Reasons for Decision




APPROVAL


  1. On 24 July 2006, the Tribunal approved the merger between Sun International (South Africa) Limited and Real Africa Holdings Limited. The reasons for approval follow.



THE TRANSACTION


  1. The acquiring firm is Sun International (South Africa) Limited (“Sun International”). Sun International is controlled by Sun International Limited, a company listed on the JSE and is part of the Sun International Group. The Sun International Group holds interests in the leisure, resort and casino industries. It owns and operates hotels, resorts and casinos throughout South Africa and internationally.

  2. The target firm is Real Africa Holdings (“Real Africa”), an investment holding company listed on the JSE.1 Real Africa has a diverse portfolio of investments. Through its 66.2% interest in Afrisun Leisure Investments (Pty) Ltd, Real Africa holds shares in several subsidiaries of the Sun International Group (viz. its casino operating and casino management companies).2 Real Africa’s current interests in these subsidiaries is tabulated below:


  1. Sun International Group subsidiary

    Real Africa


    Economic Interest

    Voting share Capital

    Casino

    Operation

    Afrisun Gauteng

    21 %

    25 %


    Afrisun KZN

    11.5 %

    15 %


    Emfuleni Resorts

    2.3 %

    15 %


    Sunwest International

    14.1 %

    17 %

    Casino

    Management

    National Casino Resort Manco

    21.8 %

    33 %


    Gauteng Casino Resort Manco

    30 %

    30 %

    In terms of the proposed transaction, Sun International intends acquiring the entire issued share capital of Real Africa. The mechanism for the acquisition comprises an offer to all the shareholders in terms of section 440 of the Companies Act 61 of 1973. The effect of the transaction is that Sun International will acquire Real Africa’s minority stake in all of the subsidiaries of the Sun International Group where Real Africa has a share. As a result, Real Africa will cease to be a shareholder in these subsidiaries.

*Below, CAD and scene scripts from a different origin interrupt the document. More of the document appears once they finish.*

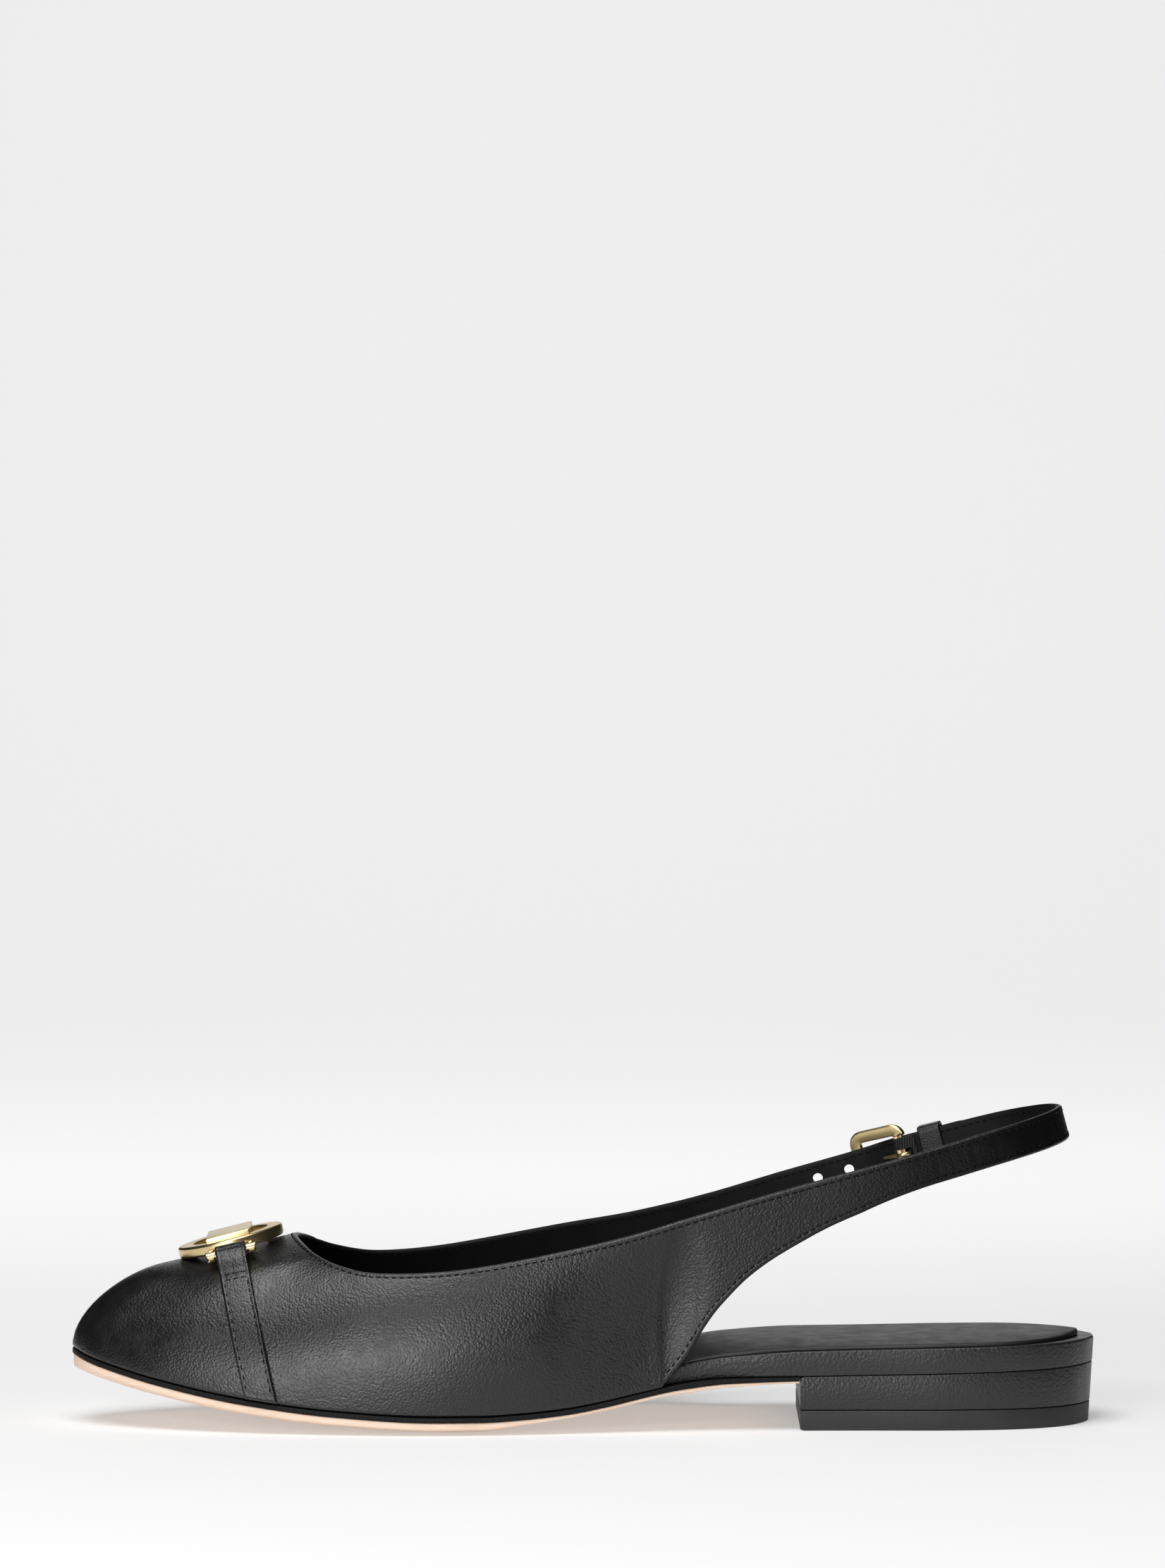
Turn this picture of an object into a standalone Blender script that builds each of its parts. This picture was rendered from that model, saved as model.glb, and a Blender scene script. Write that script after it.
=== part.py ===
"""Sling back flat, right shoe, modelled piece by piece in metres.

The toe points along -X, the inner (medial) side is -Y and +Z is up. The origin is on the floor,
in the middle of the shoe's length and width.
"""
import math

import bmesh
import bpy
import numpy as np
from mathutils import Matrix, Vector

MM = 0.001

# Overall sizes of the last
LENGTH = 255 * MM
BALL_WIDTH = 76.8 * MM
SEAT_WIDTH = 53 * MM
TOE_SPRING = 14 * MM
SEAT_RISE = 8.9 * MM
THROAT_SETBACK = 56 * MM
THROAT_HEIGHT = 46.8 * MM
COLLAR_LENGTH = 138 * MM
STRAP_RUN = 52.7 * MM
STRAP_HEIGHT = 79 * MM
STRAP_SPAN = 59 * MM
STRAP_WIDTH = 8.6 * MM
STRAP_LEAN = math.radians(15)
STRAP_FLARE = 0.22
FLARE_RUN = 0.30
QUARTER_END = 147 * MM
VAMP_SLOPE = 0.2235

# Walls, layers and clearances
GAP = 0.3 * MM
WALL = 1.5 * MM
SOLE_THICKNESS = 3.2 * MM
SOLE_MARGIN = 0.3 * MM
SOLE_EDGE_LIFT = 0.5
SOLE_EDGE_POWER = 7
RAND_THICKNESS = 0.9 * MM
BED_THICKNESS = 6.4 * MM
SOCK_THICKNESS = 1.0 * MM
SOCK_CROWN = 1.2 * MM
SOCK_SETBACK = 4 * MM
SOCK_MARGIN = 1.2 * MM
SOCK_EDGE = 0.6
LIFT_THICKNESS = 5.2 * MM
HEEL_LENGTH = 73.8 * MM
HEEL_TAPER = 1.3 * MM
TAPER_HEIGHT = 21 * MM
SIDE_BULGE = 1.8 * MM
REAR_FLARE = 1.2 * MM
LATERAL_FULLNESS = 1.05
TOE_TIP_SHIFT = 3 * MM

# Vamp straps and ornament
ORNAMENT_SETBACK = 40 * MM
RING_DIAMETER = 26.7 * MM
RING_BAND = 4 * MM
RING_THICKNESS = 2.4 * MM
RING_STAND = 0.5 * MM
RING_TILT = math.radians(1.4)
PLAQUE_LENGTH = 11.2 * MM
PLAQUE_WIDTH = 21 * MM
PLAQUE_THICKNESS = 1.8 * MM
PLAQUE_RISE = 1.2 * MM
PLAQUE_BEVEL = 0.5 * MM
LUG_BEVEL = 0.3 * MM
LUG_WIDTH = 1.9 * MM
LUG_HEIGHT = 3.7 * MM
LUG_DEPTH = 4.6 * MM
LUG_OVERLAP = 2.0 * MM
PIN_DIAMETER = 1.4 * MM
PIN_DROP = 1.9 * MM
LUG_SHIFT = -0.2 * MM
VAMP_STRAP_WIDTH = 7.4 * MM
VAMP_STRAP_SPREAD = 0.6 * MM
VAMP_STRAP_THICKNESS = 1.0 * MM
VAMP_FOLD = 6.5 * MM
VAMP_FOLD_TURNS = (-35, 170)
PIN_ROOM = 1.7 * GAP

# Buckle side of the sling strap
BAR_PLACE = 14.2 * MM
BAR_DIAMETER = 1.5 * MM
FOLD_THICKNESS = 0.9 * MM
FOLD_RETURN = 3.6 * MM
BILLET_REACH = 34 * MM
BILLET_TIP = 5 * MM
BILLET_LIFT = 1.8 * MM
BILLET_RISE_START = 1 * MM
BILLET_RISE_END = 11 * MM
HOLE_DIAMETER = 2.5 * MM
HOLE_PITCH = 7.5 * MM
FRAME_LENGTH = 13.4 * MM
FRAME_ROOM = 1.7 * MM
FRAME_WIRE = 2.0 * MM
HOLE_START = 7.1 * MM
HOLE_DROP = 5.0 * MM
PRONG_DIAMETER = 1.1 * MM
PRONG_SLOT = 2.8 * MM
PRONG_LOOP = (150, 360)
KEEPER_PLACE = 21.9 * MM
KEEPER_LENGTH = 5.8 * MM
KEEPER_WALL = 0.9 * MM
KEEPER_ROOM = 0.4 * MM
KEEPER_BEVEL = 0.35 * MM

# Heights above the strap's skin and places worked out from the sizes above
BAR_LIFT = -(FOLD_THICKNESS + GAP + BAR_DIAMETER / 2)
FRONT_LIFT = GAP + FRAME_WIRE / 2
PRONG_TURN = BAR_DIAMETER / 2 + GAP + PRONG_DIAMETER / 2
SLOPE_ANGLE = math.atan(VAMP_SLOPE)
SLOPE_AXIS = np.array([math.cos(SLOPE_ANGLE), 0, math.sin(SLOPE_ANGLE)])

MERGE = 0.00001
TIP_FLAT = 0.1 * MM

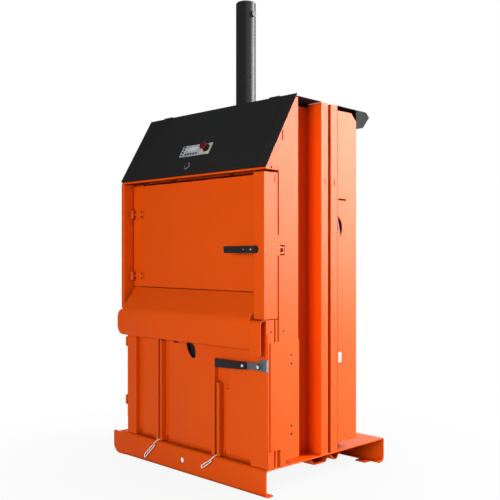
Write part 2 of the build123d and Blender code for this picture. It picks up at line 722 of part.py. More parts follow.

  1. By acquiring Real Africa’s minority interests in its operations, the Sun International Group seeks to create a single listed point of entry into the group whilst simultaneously increasing the group’s exposure to its own existing core gaming, hotel and resort activities.3



IMPACT ON COMPETITION


  1. The only overlap in the parties’ activities lies in the minority shareholdings, which Real Africa holds in the six Sun International Group subsidiary companies, which minority shares will be acquired through this transaction. According to the Commission, the transaction simply results in a transfer of additional shares to the Sun International group of certain of its subsidiaries, over which it already exercises some measure of control. The form of control which the group currently exercises over the relevant subsidiaries is shown below:


  1. Subsidiary

    Current Interest (shareholding)

    Form of Control currently exercised by the Sun International Group

    Afrisun Gauteng

    60% voting share capital and 70% effective economic interest

    Sole control

    Afrisun KZN

    44% voting share capital and 56.1% effective economic interest

    Management responsibility + Negative control by virtue of minority protections

    Emfuleni Resorts

    49% voting share capital and 70.2% effective economic interest

    Management responsibility + Negative control by virtue of minority protections

    Sunwest International

    49% voting share capital and 58.8% effective economic interest

    Management responsibility + Negative control by virtue of minority protections

    National Casino Resort Manco

    Sun International Limited holds 60% voting capital of National Casino Resort Manco Holdings which holds 50% of National Manco Casino Resort Manco

    Voting control

    Gauteng Casino Resort Manco

    Sun International Limited holds 60% voting capital of National Casino Resort Manco Holdings which holds 50% of Gauteng Casino Resort Manco

    Voting control

    From the above, it is clear that post merger, the Sun International Group will not acquire any additional control over Afrisun Gauteng, National Casino Resort Manco and Gauteng Casino Resort Manco. It will acquire sole positive control over each of Afrisun KZN, Emfuleni Resorts and Sunwest International as it will be able to vote the majority of votes that may be cast at general meetings of these companies. In light of this, we agree that the acquisition does not result in any aggregation of market share or increased concentration in South Africa.


  1. Furthermore, with regard to Real Africa’s non-gaming interests, the Sun International Group has indicated that it is its intention to dispose of all these non-core interests after completion of the proposed transaction.


CONCLUSION


  1. Based on the above, we agree with the Commission that the transaction is unlikely to substantially prevent or lessen competition in any of the markets that the merging parties are active in. There are no public interest issues and we accordingly approve this transaction without conditions.








D Lewis


Y Carrim and N Manoim concurring

Tribunal Researcher: M Murugan-Modise


For the merging parties: Advocate A Cockrell instructed by Edward Nathan for Sun

International (South Africa) Limited and H Irvine (Deneys

Reitz) for Real Africa Holdings Limited


For the Commission: M Mohlala and G Mudzanani (Mergers and Acquisitions)

1 Real Africa’s major shareholders are Coronation Capital Ltd (17.92%), Engineering Industrial Pension Fund (6.28%), Merrill Lynch International (5.75%) and Momentum Group Ltd (5.14%).

2 Real Africa also has interests in information technology companies, fishing, cold storage and auxiliary services and healthcare. A list of these subsidiaries can be found on page 481-482 of the Commission’s record.

3 For more detail regarding the rationale for the transaction see pages 55-56 of the Commission’s record.